* Libyan national output could hit 600,000 bpd
* Slowing Chinese economy drags
* Bitter U.S. winter could hit demand, output
(Updates prices to settlement)
By Anna Louie Sussman
NEW YORK, Jan 6 Oil prices seesawed on Monday,
ending the session slightly lower, as traders weighed reports of
production resuming at a Libyan oilfield against new threats to
shipments from a port controlled by protesters.
Brent and U.S. crude dipped on a day of mixed messages,
including a shipping drama off Libya's shore and a deep freeze
across the United States that threatens to disrupt oil
production but also curtail demand.
In an apparent escalation of the months-long civil unrest in
Libya, the country's armed forces warned they would not allow
any oil tanker to load at ports seized by protesters. The Libyan
Navy had blocked a Maltese-flagged vessel from trying to reach a
dock and opened fire as it approached the port of Es Sider,
The price volatility followed Brent's biggest weekly fall in
six months after the restart of the El Sharara oilfield
following a two-month blockade by protesters.
The restart of the 340,000-barrel-per-day (bpd) field will
more than double Libyan crude production, which had fallen to
250,000 bpd from 1.4 million bpd in July.
"We're still seeing most of the geopolitical risk hitting
Brent, whether it be Libya or Iraq," said Phil Flynn, analyst at
the Price Futures Group in Chicago.
On Monday, Iraq's prime minister urged people in the
besieged city of Falluja to drive out al Qaeda-linked insurgents
to pre-empt a military offensive that officials said could be
launched within days.
U.S. crude futures extended losses for a fifth straight
session, with traders citing ample domestic supplies of crude
"I think it's a storage issue. There's a lot of crude oil
out there," said Bob Yawger, director of commodities futures at
Mizuho Securities in New York.
"You're getting a fading sense of support from equities. It
shows there a certain degree of skepticism as far as the risk
assets are concerned."
Brent crude futures for February ended lower for the
fifth straight session, losing 16 cents to settle at $106.73,
after earlier climbing over $1 to a session high of $107.96. The
international benchmark recovered in post-settlement trading, up
18 cents to $107.07 by 3:14 p.m. EST (2014 GMT)
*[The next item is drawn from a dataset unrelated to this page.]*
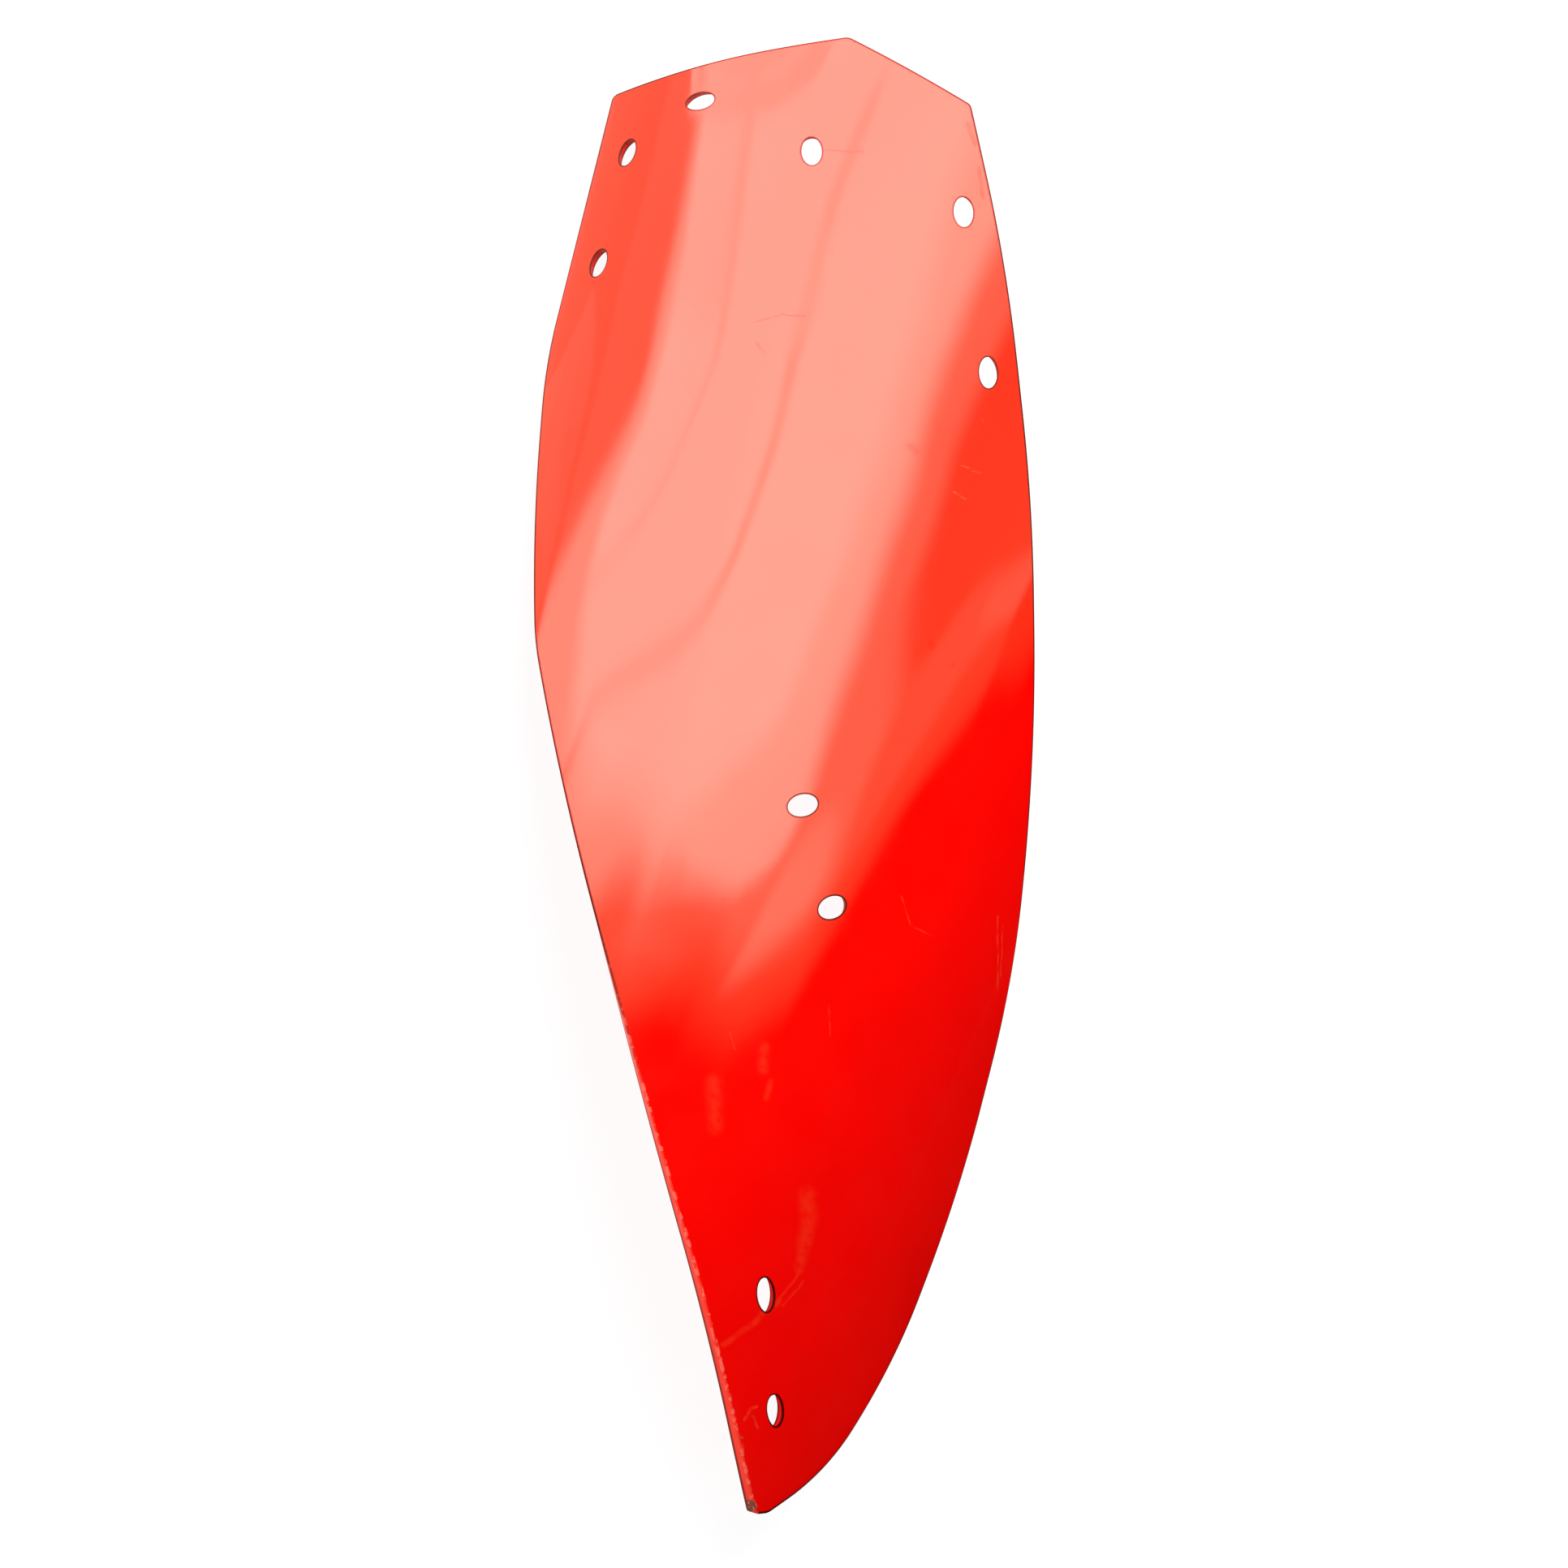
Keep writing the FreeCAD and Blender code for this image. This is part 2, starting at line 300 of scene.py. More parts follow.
def hole_rims(turn, run, slant):
    """Corner points of one hole on the working face and on the back."""
    turn, slant = math.radians(turn), math.radians(slant)
    centre, axis = (row[0] for row in mould_surface(np.array([turn]), np.array([run])))
    ahead = mould_surface(np.array([turn]), np.array([run + 1]))[0][0]
    level_line = (ahead - centre) / np.linalg.norm(ahead - centre)
    sideways = np.cross(axis, level_line)
    long_axis = math.cos(slant) * level_line + math.sin(slant) * sideways
    short_axis = np.cross(axis, long_axis)
    angles = np.arange(RIM_POINTS) * 2 * math.pi / RIM_POINTS
    rims = []
    for level in (0.0, PLATE_THICKNESS):
        lift = np.full(RIM_POINTS, level)
        for _ in range(6):
            growth = BOLT_FLARE * (1 - lift / PLATE_THICKNESS)
            rim = (centre + lift[:, None] * axis
                   + ((BOLT_LONG / 2 + growth) * np.cos(angles))[:, None] * long_axis
                   + ((BOLT_SHORT / 2 + growth) * np.sin(angles))[:, None] * short_axis)
            spots, looks = mould_surface(*settle(rim, level))
            lift += (spots + level * looks - rim) @ axis
        rims.append(rim)
    return rims


# %% [markdown]
# Cut steel plate has dulled arrises, here half a millimetre to a millimetre, and they catch the
# light all round the leaf and the holes. The same helper wraps every edge: it walks from one face
# round the first arris, down the cut wall and round the second arris to the other face, one ring of
# points at each step. Each ring notes a painted shade: a dark outline painted on the arris, which
# fades in over a short run on to the face. Where the cut wall of the leaf faces the view from the
# back, the painted shade is left off and the arris above it carries pale rubbed specks instead.

# %% Rings round a cut edge
ARRIS_SHARES = (0.0, 0.25, 0.5, 0.75, 1.0)
WALL_SHARES = (0.33, 0.67)
RUN_ON = 1.1
WALL_HIDDEN = 0.1
WALL_SHOWN = 0.35


def ring_tangents(ring):
    """Unit directions along a closed ring of points."""
    tangents = np.roll(ring, -1, 0) - np.roll(ring, 1, 0)
    return tangents / np.linalg.norm(tangents, axis=1, keepdims=True)


def edge_rings(face_rim, back_rim, radius, rubbed):
    """Rings from the working face over the cut edge to the back, with the painted shade and the
    specks of each.
    """
    rings = []
    dark = []
    bright = []
    wall = back_rim - face_rim
    wall_length = np.linalg.norm(wall, axis=1, keepdims=True)
    wall = wall / wall_length
    # How far the cut wall faces the view: there the painted shade of the arris is left off.
    outward = np.cross(ring_tangents(back_rim), wall)[:, 2]
    shown = rubbed * np.clip((outward - WALL_HIDDEN) / (WALL_SHOWN - WALL_HIDDEN), 0, 1)
    for rim, level, down in ((face_rim, 0.0, wall), (back_rim, PLATE_THICKNESS, -wall)):
        looks = mould_surface(*settle(rim, level))[1]
        inward = np.cross(looks, ring_tangents(rim))
        on_face, on_wall = rim + inward * radius, rim + down * radius
        rounded = [(1 - share) ** 2 * on_face + 2 * share * (1 - share) * rim + share ** 2 * on_wall
                   for share in ARRIS_SHARES]
        shine = shown if level else 0 * shown
        rings.append([rim + inward * (radius + RUN_ON)] + rounded)
        # Painted shade: dark on every arris ring, except where the wall faces the view from the
        # back.
        dark.append([0 * shown] + [1 - shine] * len(ARRIS_SHARES))
        bright.append([0 * shown] + [shine] * len(ARRIS_SHARES))
    start, end = rings[0][-1], rings[1][-1]
    between = [start + (end - start) * share for share in WALL_SHARES]
    walls = [0 * shown] * len(between)
    rings = rings[0] + between + rings[1][::-1]
    return rings, dark[0] + walls + dark[1][::-1], bright[0] + walls + bright[1][::-1]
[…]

U.S. crude fell 53 cents to settle at $93.43 per
barrel. The contract lost $1.48 a barrel on Friday and posted
its biggest weekly drop since June 2012.
Energy markets kept an eye on the weather in North America,
where Midwestern states experienced the lowest temperatures in
two decades and forecasters said life-threatening cold was
The severe cold weather is threatening to curtail booming
oil production as it disrupts traffic, strands wells and
interrupts drilling and fracking operations.
Snow, ice and the sharp cold can limit gasoline demand and
disrupt oil production and refining but also boost consumption
of middle distillates such as heating oil.
Concerns over slowing growth in China put the brakes on
gains in oil and other commodities.
Growth in China's services sector fell to a four-month low
in December as business expectations dropped, a government
survey showed, adding to evidence the world's second-largest
economy lost steam at the close of 2013.
South Sudan's oil production remained a concern, even after
the government and rebels last week agreed to peace talks. Three
weeks of fighting have left more than one thousand people dead
and disrupted the oil supply from the African country.
The talks could be delayed after gunfire erupted in the
country's capital on Sunday.
An official in neighbouring Sudan, through which land-locked
South Sudan pumps its oil for export, said last week that
239,000 bpd of crude were being shipped through its pipeline.